“He’s connected, a good conversationalist, interesting, well-read, opinionated, accomplished, well traveled and has a healthy net worth,”
Of course you know who the above quote is about: Marc Ellis (that’s why he couldn’t spell “travelled”).
Something fishy is going on here. For the last two years Marc Ellis has been named “Man of the Year” by M2 magazine (somewhere between Maxim and GQ but for kiwis, so it’s bound to be good right?). In 2006 he was voted in by readers of M2, described as the emerging kiwi men. “Marc Ellis is not only the Best New Zealand Man as chosen by the emerging man, he’s the perfect example of one… But as past indiscretions have shown, he’s not perfect – something that helps him inspire such empathy and respect from other New Zealand men.”
And then he won again this year. In a year when Flight of the Conchords are the hottest thing in New Zealand and around the world, having won and been nominated for multiple awards including Salon.com’s Sexiest Men line-up.
Ellis’ contributions last year were to advertise his various ventures. Did he actually do anything that wasn’t just self-aggrandising stunts?
This is so wrong it’s suspicious. I’m not accusing M2 of picking Ellis for some financial reason, but I’m thinking that something is (how do you say?) up.

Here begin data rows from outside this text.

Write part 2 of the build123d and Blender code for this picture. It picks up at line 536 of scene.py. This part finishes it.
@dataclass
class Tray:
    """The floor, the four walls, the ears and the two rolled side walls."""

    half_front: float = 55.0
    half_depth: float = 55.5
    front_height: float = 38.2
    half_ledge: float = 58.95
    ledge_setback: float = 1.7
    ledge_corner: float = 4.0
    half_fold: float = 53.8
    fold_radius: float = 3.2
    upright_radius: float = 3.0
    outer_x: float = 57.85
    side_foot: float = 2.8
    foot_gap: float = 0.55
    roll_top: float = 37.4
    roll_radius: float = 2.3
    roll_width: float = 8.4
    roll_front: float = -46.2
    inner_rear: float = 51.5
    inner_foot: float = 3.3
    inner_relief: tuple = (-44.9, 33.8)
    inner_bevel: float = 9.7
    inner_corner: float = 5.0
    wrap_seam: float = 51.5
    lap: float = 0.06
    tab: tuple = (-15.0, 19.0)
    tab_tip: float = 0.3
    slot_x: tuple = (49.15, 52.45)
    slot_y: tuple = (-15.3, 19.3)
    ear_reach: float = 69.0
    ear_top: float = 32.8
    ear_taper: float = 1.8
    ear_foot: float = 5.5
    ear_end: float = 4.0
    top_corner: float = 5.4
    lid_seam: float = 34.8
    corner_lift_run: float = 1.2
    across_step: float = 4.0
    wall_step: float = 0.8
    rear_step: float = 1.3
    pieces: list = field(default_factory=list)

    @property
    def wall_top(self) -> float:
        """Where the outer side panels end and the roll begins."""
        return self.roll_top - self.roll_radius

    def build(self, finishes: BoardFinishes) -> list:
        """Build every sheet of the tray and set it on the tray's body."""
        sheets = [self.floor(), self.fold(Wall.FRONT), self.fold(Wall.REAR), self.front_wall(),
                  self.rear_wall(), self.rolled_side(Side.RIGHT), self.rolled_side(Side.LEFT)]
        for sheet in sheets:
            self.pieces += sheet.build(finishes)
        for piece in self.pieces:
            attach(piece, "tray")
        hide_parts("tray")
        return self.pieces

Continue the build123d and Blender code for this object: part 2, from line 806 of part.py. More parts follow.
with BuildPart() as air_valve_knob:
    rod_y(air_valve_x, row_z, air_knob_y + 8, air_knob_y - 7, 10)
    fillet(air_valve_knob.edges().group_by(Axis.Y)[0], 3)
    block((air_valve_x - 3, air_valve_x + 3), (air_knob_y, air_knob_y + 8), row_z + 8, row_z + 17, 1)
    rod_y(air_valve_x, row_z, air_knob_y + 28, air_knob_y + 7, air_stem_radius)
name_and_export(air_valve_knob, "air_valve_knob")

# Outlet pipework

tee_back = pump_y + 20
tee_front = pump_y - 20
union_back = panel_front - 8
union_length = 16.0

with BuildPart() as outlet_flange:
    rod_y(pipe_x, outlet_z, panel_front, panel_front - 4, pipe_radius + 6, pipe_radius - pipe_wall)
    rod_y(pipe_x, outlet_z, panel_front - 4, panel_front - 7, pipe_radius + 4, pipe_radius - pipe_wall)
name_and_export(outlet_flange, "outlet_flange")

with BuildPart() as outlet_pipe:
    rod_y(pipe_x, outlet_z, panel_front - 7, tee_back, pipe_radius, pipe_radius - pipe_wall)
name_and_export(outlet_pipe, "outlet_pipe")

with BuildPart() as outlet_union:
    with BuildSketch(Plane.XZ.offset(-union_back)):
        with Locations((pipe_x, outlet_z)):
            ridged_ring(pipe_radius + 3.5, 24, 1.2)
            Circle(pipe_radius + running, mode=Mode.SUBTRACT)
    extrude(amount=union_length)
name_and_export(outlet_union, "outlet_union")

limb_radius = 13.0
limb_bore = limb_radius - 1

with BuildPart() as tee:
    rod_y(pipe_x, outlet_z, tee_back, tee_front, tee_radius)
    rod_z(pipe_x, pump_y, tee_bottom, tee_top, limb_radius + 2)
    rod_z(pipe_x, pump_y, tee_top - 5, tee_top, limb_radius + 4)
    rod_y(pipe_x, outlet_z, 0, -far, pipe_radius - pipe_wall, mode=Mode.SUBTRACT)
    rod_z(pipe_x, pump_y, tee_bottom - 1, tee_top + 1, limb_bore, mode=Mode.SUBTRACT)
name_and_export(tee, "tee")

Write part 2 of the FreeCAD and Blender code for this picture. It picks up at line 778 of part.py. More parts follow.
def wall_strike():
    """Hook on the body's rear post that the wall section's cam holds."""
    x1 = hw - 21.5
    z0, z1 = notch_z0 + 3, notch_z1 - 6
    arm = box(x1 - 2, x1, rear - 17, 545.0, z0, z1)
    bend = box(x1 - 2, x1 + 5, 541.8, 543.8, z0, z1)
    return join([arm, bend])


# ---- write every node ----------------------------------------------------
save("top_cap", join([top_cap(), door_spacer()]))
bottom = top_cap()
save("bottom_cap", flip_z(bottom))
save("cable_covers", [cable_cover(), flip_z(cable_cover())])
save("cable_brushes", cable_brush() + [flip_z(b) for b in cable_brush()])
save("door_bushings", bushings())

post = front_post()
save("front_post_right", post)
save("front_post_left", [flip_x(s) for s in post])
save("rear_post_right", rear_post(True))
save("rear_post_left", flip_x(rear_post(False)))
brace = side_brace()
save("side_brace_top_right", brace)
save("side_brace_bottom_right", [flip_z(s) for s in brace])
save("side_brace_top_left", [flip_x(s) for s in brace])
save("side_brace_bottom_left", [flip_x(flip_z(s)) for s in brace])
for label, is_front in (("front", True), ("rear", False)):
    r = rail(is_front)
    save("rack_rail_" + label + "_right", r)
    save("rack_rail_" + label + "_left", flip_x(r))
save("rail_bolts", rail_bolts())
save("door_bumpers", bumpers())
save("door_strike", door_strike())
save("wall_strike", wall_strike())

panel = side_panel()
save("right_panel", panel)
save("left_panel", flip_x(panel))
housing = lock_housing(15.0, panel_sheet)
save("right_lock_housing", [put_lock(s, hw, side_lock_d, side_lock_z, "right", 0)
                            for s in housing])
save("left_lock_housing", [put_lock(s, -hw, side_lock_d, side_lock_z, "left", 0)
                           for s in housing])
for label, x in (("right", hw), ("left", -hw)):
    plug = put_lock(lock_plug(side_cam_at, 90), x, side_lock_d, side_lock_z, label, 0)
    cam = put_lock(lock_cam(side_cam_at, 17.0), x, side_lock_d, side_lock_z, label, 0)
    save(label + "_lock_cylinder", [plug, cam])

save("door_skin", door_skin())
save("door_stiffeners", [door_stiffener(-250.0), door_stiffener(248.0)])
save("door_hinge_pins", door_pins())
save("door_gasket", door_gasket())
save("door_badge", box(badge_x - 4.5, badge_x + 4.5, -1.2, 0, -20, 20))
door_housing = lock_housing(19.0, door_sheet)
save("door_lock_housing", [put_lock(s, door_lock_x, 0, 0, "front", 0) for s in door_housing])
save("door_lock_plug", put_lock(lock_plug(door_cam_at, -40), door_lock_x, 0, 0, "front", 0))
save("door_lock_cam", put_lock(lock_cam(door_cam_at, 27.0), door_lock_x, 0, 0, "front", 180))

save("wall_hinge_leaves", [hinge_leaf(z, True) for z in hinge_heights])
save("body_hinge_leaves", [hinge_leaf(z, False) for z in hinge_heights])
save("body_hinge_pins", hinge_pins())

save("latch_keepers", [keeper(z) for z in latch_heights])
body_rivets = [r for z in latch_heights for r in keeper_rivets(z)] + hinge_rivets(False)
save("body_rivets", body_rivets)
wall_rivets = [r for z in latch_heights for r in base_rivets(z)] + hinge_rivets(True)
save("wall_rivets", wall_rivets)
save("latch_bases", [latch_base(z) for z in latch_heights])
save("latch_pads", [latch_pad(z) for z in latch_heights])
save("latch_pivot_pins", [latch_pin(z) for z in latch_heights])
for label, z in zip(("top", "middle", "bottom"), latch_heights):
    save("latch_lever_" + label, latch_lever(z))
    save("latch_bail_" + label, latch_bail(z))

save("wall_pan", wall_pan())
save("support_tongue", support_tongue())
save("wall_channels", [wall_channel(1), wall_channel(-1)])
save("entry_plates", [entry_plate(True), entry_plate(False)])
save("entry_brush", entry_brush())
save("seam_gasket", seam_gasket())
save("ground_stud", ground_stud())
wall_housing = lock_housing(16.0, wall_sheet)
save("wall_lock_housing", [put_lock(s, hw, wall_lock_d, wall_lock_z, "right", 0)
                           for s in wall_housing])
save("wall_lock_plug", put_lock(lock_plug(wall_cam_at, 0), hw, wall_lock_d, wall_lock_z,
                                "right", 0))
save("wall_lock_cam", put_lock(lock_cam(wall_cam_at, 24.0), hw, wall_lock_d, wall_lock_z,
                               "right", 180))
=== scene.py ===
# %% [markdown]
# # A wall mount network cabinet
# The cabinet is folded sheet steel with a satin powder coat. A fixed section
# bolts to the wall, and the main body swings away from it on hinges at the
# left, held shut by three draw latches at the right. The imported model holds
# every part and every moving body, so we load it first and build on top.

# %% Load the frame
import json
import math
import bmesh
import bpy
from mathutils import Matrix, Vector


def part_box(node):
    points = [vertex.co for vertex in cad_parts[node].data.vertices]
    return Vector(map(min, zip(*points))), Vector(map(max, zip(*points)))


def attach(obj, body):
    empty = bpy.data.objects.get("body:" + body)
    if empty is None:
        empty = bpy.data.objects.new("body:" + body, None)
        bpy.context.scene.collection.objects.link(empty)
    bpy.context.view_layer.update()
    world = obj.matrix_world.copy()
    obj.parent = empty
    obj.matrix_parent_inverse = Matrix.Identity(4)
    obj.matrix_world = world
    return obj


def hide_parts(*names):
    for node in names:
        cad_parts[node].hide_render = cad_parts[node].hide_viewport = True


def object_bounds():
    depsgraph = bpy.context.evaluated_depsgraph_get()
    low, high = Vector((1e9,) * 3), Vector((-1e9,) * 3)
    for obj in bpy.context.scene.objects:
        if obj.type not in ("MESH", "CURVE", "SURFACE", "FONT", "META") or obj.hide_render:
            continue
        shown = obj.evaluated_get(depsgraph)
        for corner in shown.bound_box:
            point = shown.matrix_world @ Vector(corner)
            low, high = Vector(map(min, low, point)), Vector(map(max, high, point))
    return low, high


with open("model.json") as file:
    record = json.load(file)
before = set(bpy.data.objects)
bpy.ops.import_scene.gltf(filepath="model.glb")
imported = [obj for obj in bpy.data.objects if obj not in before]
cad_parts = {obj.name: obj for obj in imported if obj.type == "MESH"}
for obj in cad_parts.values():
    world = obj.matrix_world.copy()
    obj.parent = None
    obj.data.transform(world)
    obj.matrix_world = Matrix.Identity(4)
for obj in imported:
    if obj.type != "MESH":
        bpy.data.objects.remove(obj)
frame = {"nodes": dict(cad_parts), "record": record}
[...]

Then again maybe M2 just has the wrong impression of its readers: [our readers, the emerging man] will go to the cricket to have a few Tuis with his mates and hang out in the terraces, then scrub up to go to Cirque du Soleil with his wife that night and have a Heineken at the bar.

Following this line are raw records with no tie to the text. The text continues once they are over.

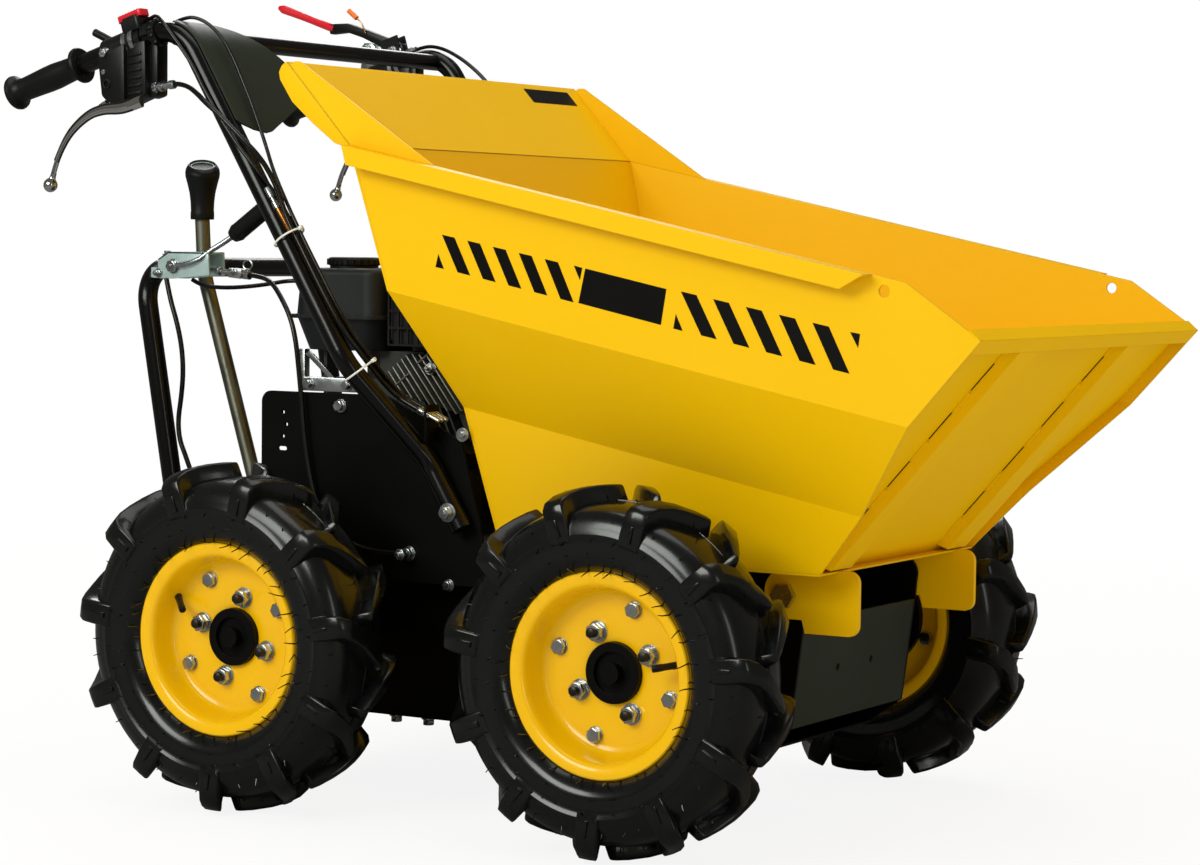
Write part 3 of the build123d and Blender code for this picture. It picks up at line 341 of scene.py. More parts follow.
tank_plastic = finish("tank_plastic", (15, 22, 25), 0.45, grain=1400, bump=0.3, mottle=0.06, edge=1.5)
red_plastic = finish("red_plastic", (205, 10, 34), 0.3, coat=0.3, grain=900, bump=0.05, edge=0.6)
orange_plastic = finish("orange_plastic", (236, 112, 10), 0.35, grain=900, bump=0.05)
tie_white = finish("tie_white", (228, 228, 222), 0.4, grain=900, bump=0.05)
PLATING = {"grain": 300, "bump": 0.12, "patch": 60, "spread": 0.1, "edge": 0.3}
zinc = finish("zinc", (198, 203, 206), 0.28, metallic=1.0, mottle=0.12, **PLATING)
plated = finish("plated", (172, 196, 197), 0.36, metallic=0.35, mottle=0.14, **PLATING)
steel_rod = finish("steel_rod", (132, 132, 118), 0.4, metallic=1.0, grain=200, bump=0.2, mottle=0.25,
                   patch=40, spread=0.12, stretch=(1, 1, 0.2))
chrome = finish("chrome", (226, 227, 228), 0.08, metallic=1.0, grain=60, bump=0.02, spread=0.03)
brass = finish("brass", (190, 130, 70), 0.3, metallic=1.0, grain=300, bump=0.1)
dark_steel = finish("dark_steel", (60, 57, 53), 0.4, metallic=0.9, grain=500, bump=0.2, mottle=0.2)
cast_alloy = finish("cast_alloy", (74, 76, 74), 0.5, metallic=0.7, grain=600, bump=0.5, mottle=0.12,
                    edge=0.6)
fin_alloy = finish("fin_alloy", (156, 158, 154), 0.42, metallic=0.85, grain=600, bump=0.4, mottle=0.12,
                   edge=0.4)

SLOT_FINISH = {
    "frame_black": frame_paint, "plate_grey": grey_paint, "skip_yellow": skip_paint,
    "rim_yellow": rim_paint, "tyre_black": tyre_rubber, "rubber_black": grip_rubber,
    "plastic_black": moulded, "plastic_red": red_plastic, "engine_metal": cast_alloy,
    "engine_black": tank_plastic, "zinc": zinc, "chrome": chrome, "cable_black": sheath,
}
# the part's own nodes
for part in frame["record"]["subparts"]:
    node = frame["nodes"][part["node"]]
    node.data.materials.clear()
    node.data.materials.append(SLOT_FINISH[part["material_slot"]])
for name, material in (("skip_front", front_paint), ("handlebar", black_paint), ("rear_hoop", black_paint),
                       ("gear_lever", steel_rod), ("exhaust_guard", dark_steel), ("clutch_bracket", moulded)):
    frame["nodes"][name].data.materials[0] = material


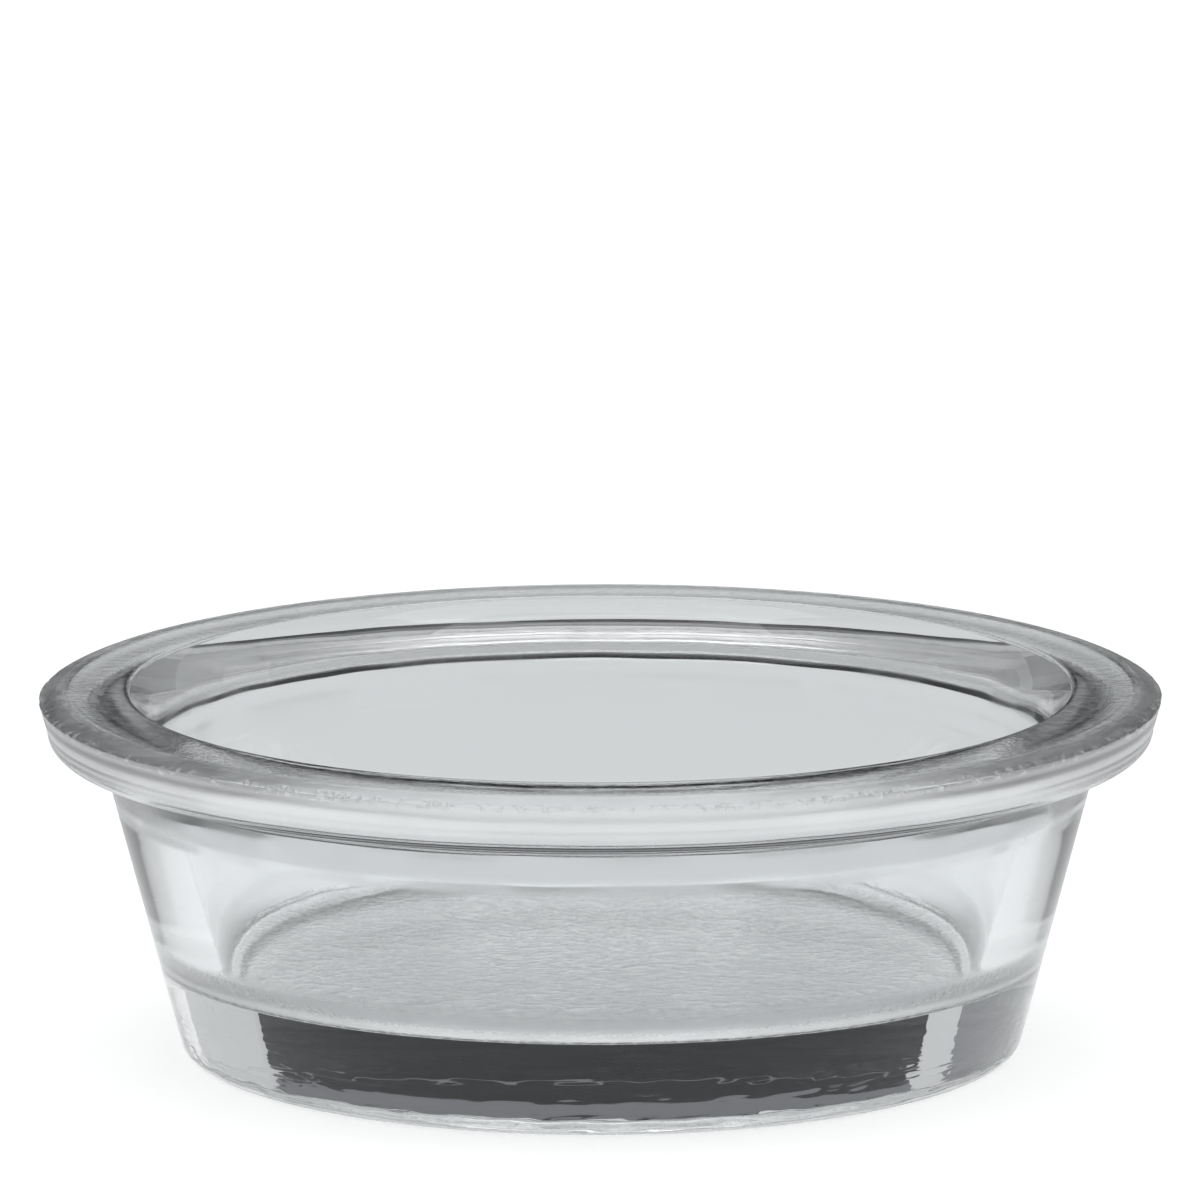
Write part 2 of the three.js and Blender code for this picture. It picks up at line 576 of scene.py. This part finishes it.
# Dark cloth behind, with a grey fold, and a lamp over it.
arc_card("black_backdrop", (-34, 37), (0, 8), (0.005, 0.006, 0.007))
arc_card("backdrop_fold", (-34, 37), (8, 14), (0.15, 0.155, 0.165))
arc_card("backdrop_top", (-34, 37), (14, 25), (0.01, 0.011, 0.012))
arc_card("back_softbox", (-34, 37), (25, 36), (0.8, 0.81, 0.82))

# Strips and wings at the sides, and lamps at the right, in front and overhead.
arc_card("left_strip", (-41, -34), (0, 18), (0.55, 0.56, 0.57))
arc_card("left_wing", (-78, -41), (0, 18), (0.18, 0.185, 0.195))
arc_card("right_wing", (38, 62), (0, 18), (0.53, 0.54, 0.55))
arc_card("right_lamp", (62, 82), (0, 18), (1.0, 1.0, 1.0))
arc_card("front_softbox", (130, 230), (35, 50), (2.6, 2.6, 2.6))

softbox = level_card("overhead_softbox", (-0.6, 0.6), (-0.42, 0), 0.9, BLACK, (1.8, 1.8, 1.8))
softbox.visible_camera = False

world = bpy.data.worlds.new("studio")
world.use_nodes = True
world.node_tree.nodes["Background"].inputs["Color"].default_value = (0.98, 1.0, 1.0, 1)
world.node_tree.nodes["Background"].inputs["Strength"].default_value = 0.5
bpy.context.scene.world = world
bpy.context.scene.view_settings.view_transform = "Standard"


# ---- Camera

CAMERA_BACK = 25 * RIM_RADIUS
CAMERA_UP = 5.667 * RIM_RADIUS
CAMERA_PITCH = 0.192024
CAMERA_ROLL = -0.0031
FRAME_PX = 1200
FOCAL_PX = 14312

cam_data = bpy.data.cameras.new("camera")
cam_data.sensor_width = 36
cam_data.lens = FOCAL_PX / FRAME_PX * cam_data.sensor_width
cam_data.clip_start = 0.05
cam_data.clip_end = 20
camera = bpy.data.objects.new("camera", cam_data)
bpy.context.scene.collection.objects.link(camera)
camera.matrix_world = (
    Matrix.Translation((0, -CAMERA_BACK, CAMERA_UP))
    @ Matrix.Rotation(UP - CAMERA_PITCH, 4, "X")
    @ Matrix.Rotation(CAMERA_ROLL, 4, "Z")
)
bpy.context.scene.camera = camera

Drunks who will actively drink Tui all day and then show up drunk to a night out with “the missus” and promptly go to the bar and order a Heineken because they think it’s a fancy beer, then make “witty” comments throughout the performance. Yep, that sounds like a Marc Ellis type to me.
1 comment:
The only times I've read M2 (at a hairdressers or some such), it didn't seem too bad by the standards of such thing: more GQ than Maxim, though with a definite emphasis on "boy's toys" (cars and boats) rather than fashion and literature. So Marc Ellis is a bit of a shock: I thought they might go for some sort of emerging businessman (though I guess they count Ellis as that, which is scary), such as Sam Morgan, Jeremy Moon or perhaps Richard Taylor.
Mind you, the very thought of a "GQ for kiwis" sounds like an oxymoron. Is one to expect articles on the right cufflinks to wear with a black singlet, or on how to server Tui at a dinner party? The mind boggles.